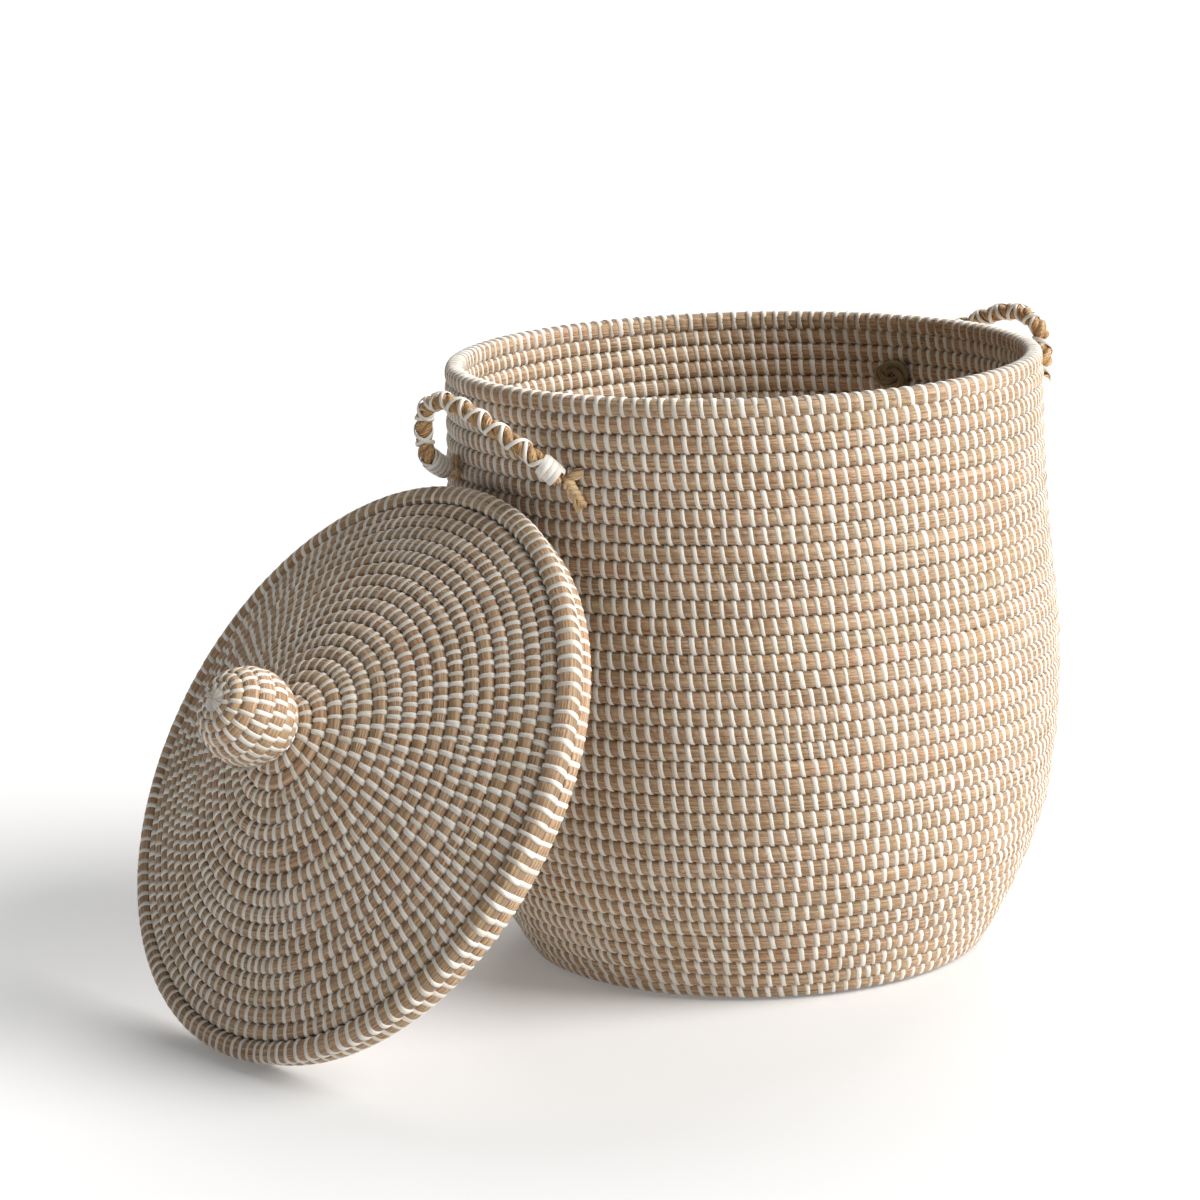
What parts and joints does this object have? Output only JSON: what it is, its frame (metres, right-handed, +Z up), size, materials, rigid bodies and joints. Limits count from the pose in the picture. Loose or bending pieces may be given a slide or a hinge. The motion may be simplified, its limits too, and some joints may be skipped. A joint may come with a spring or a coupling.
{
  "type": "woven laundry basket",
  "caption": "Belly-shaped coiled basket with two rope handles and a loose conical lid with a ball knob; the lid is off, leaning on the wall.",
  "frame": {"origin": "middle of the flat underside of the base, on the floor", "axes": "+Z up along the basket's axis; X through the two rope handles; the lid leans on the -X side; Y makes a right-handed frame"},
  "size_m": [0.7373, 0.4725, 0.4627],
  "materials": {
    "rush_coil": "matt dried rush bundles sewn with flat white strip",
    "rope": "twisted golden-brown rope, slightly waxy",
    "white_strip": "satin flat white strip",
    "loose_strands": "pale frayed fibre",
    "jute_knot": "rough brown-green jute"
  },
  "bodies": {
    "basket": {"base_disc": "rush_coil", "lower_wall": "rush_coil", "middle_wall": "rush_coil", "upper_wall": "rush_coil", "rim_course": "rush_coil", "left_front_tails": "loose_strands", "left_front_knot": "jute_knot", "left_rear_tails": "loose_strands", "left_rear_knot": "jute_knot", "right_front_tails": "loose_strands", "right_front_knot": "jute_knot", "right_rear_tails": "loose_strands", "right_rear_knot": "jute_knot"},
    "knob_core": {"knob_core": "rush_coil"},
    "lid": {"lid_rim": "rush_coil", "lid_skirt": "rush_coil", "lid_cone": "rush_coil", "lid_collar": "rush_coil", "knob_shell": "rush_coil", "knob_tip": "white_strip"},
    "left_handle": {"left_handle_rope": "rope", "left_handle_cross_wrap": "white_strip", "left_handle_front_binding": "white_strip", "left_handle_rear_binding": "white_strip"},
    "right_handle": {"right_handle_rope": "rope", "right_handle_cross_wrap": "white_strip", "right_handle_front_binding": "white_strip", "right_handle_rear_binding": "white_strip"}
  },
  "joints": [
    {"name": "lid_carry", "type": "hinge", "parent": "basket", "child": "knob_core", "pos_m": [-0.3416, 0.01508, 0.5715], "axis": [0.0441, 0.999, 0], "range_deg": [0, 253.22]},
    {"name": "lid_turn", "type": "hinge", "parent": "knob_core", "child": "lid", "pos_m": [-0.44022, 0.01944, 0.24413], "axis": [0.0195, 0.9997, 0.0112], "range_deg": [-195.47, 0]},
    {"name": "left_handle_swing", "type": "hinge", "parent": "basket", "child": "left_handle", "pos_m": [-0.22304, 0, 0.38694], "axis": [0.0163, 0.9985, -0.0531], "range_deg": [-12, 18]},
    {"name": "right_handle_swing", "type": "hinge", "parent": "basket", "child": "right_handle", "pos_m": [0.22304, 0, 0.39994], "axis": [-0.0163, -0.9985, -0.0531], "range_deg": [-35, 18]}
  ],
  "couplings": [
    {"joint": "lid_turn", "follows": "lid_carry", "ratio": -0.77192}
  ]
}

▬▬▬

**What is asked**
Reproduce the material above, every line of it, exactly.

**The output**
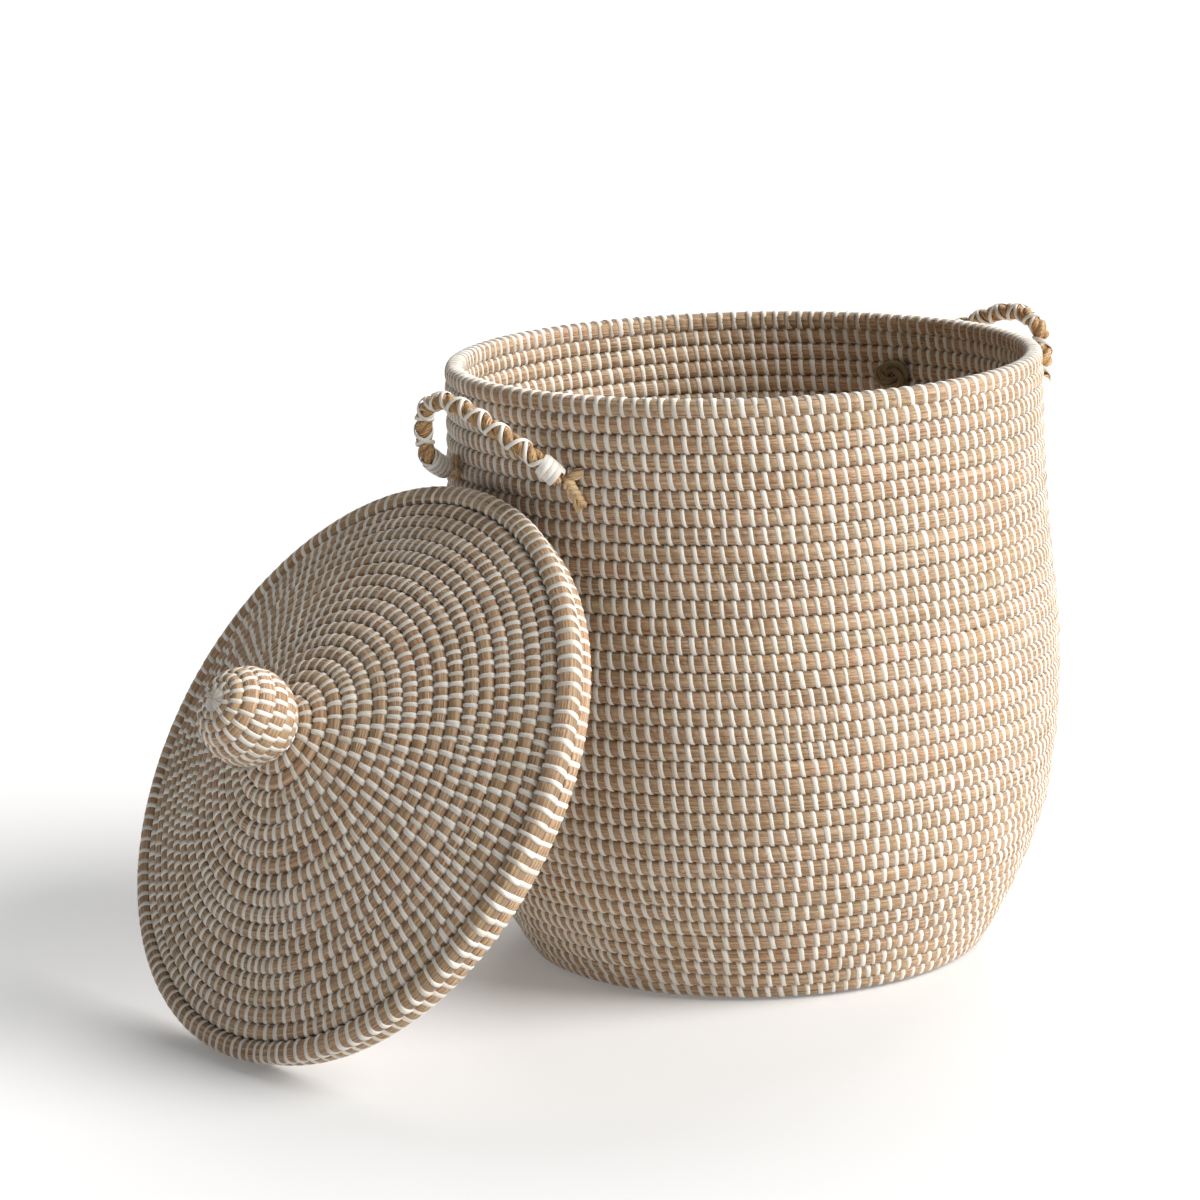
What parts and joints does this object have? Output only JSON: what it is, its frame (metres, right-handed, +Z up), size, materials, rigid bodies and joints. Limits count from the pose in the picture. Loose or bending pieces may be given a slide or a hinge. The motion may be simplified, its limits too, and some joints may be skipped. A joint may come with a spring or a coupling.
{
  "type": "woven laundry basket",
  "caption": "Belly-shaped coiled basket with two rope handles and a loose conical lid with a ball knob; the lid is off, leaning on the wall.",
  "frame": {"origin": "middle of the flat underside of the base, on the floor", "axes": "+Z up along the basket's axis; X through the two rope handles; the lid leans on the -X side; Y makes a right-handed frame"},
  "size_m": [0.7373, 0.4725, 0.4627],
  "materials": {
    "rush_coil": "matt dried rush bundles sewn with flat white strip",
    "rope": "twisted golden-brown rope, slightly waxy",
    "white_strip": "satin flat white strip",
    "loose_strands": "pale frayed fibre",
    "jute_knot": "rough brown-green jute"
  },
  "bodies": {
    "basket": {"base_disc": "rush_coil", "lower_wall": "rush_coil", "middle_wall": "rush_coil", "upper_wall": "rush_coil", "rim_course": "rush_coil", "left_front_tails": "loose_strands", "left_front_knot": "jute_knot", "left_rear_tails": "loose_strands", "left_rear_knot": "jute_knot", "right_front_tails": "loose_strands", "right_front_knot": "jute_knot", "right_rear_tails": "loose_strands", "right_rear_knot": "jute_knot"},
    "knob_core": {"knob_core": "rush_coil"},
    "lid": {"lid_rim": "rush_coil", "lid_skirt": "rush_coil", "lid_cone": "rush_coil", "lid_collar": "rush_coil", "knob_shell": "rush_coil", "knob_tip": "white_strip"},
    "left_handle": {"left_handle_rope": "rope", "left_handle_cross_wrap": "white_strip", "left_handle_front_binding": "white_strip", "left_handle_rear_binding": "white_strip"},
    "right_handle": {"right_handle_rope": "rope", "right_handle_cross_wrap": "white_strip", "right_handle_front_binding": "white_strip", "right_handle_rear_binding": "white_strip"}
  },
  "joints": [
    {"name": "lid_carry", "type": "hinge", "parent": "basket", "child": "knob_core", "pos_m": [-0.3416, 0.01508, 0.5715], "axis": [0.0441, 0.999, 0], "range_deg": [0, 253.22]},
    {"name": "lid_turn", "type": "hinge", "parent": "knob_core", "child": "lid", "pos_m": [-0.44022, 0.01944, 0.24413], "axis": [0.0195, 0.9997, 0.0112], "range_deg": [-195.47, 0]},
    {"name": "left_handle_swing", "type": "hinge", "parent": "basket", "child": "left_handle", "pos_m": [-0.22304, 0, 0.38694], "axis": [0.0163, 0.9985, -0.0531], "range_deg": [-12, 18]},
    {"name": "right_handle_swing", "type": "hinge", "parent": "basket", "child": "right_handle", "pos_m": [0.22304, 0, 0.39994], "axis": [-0.0163, -0.9985, -0.0531], "range_deg": [-35, 18]}
  ],
  "couplings": [
    {"joint": "lid_turn", "follows": "lid_carry", "ratio": -0.77192}
  ]
}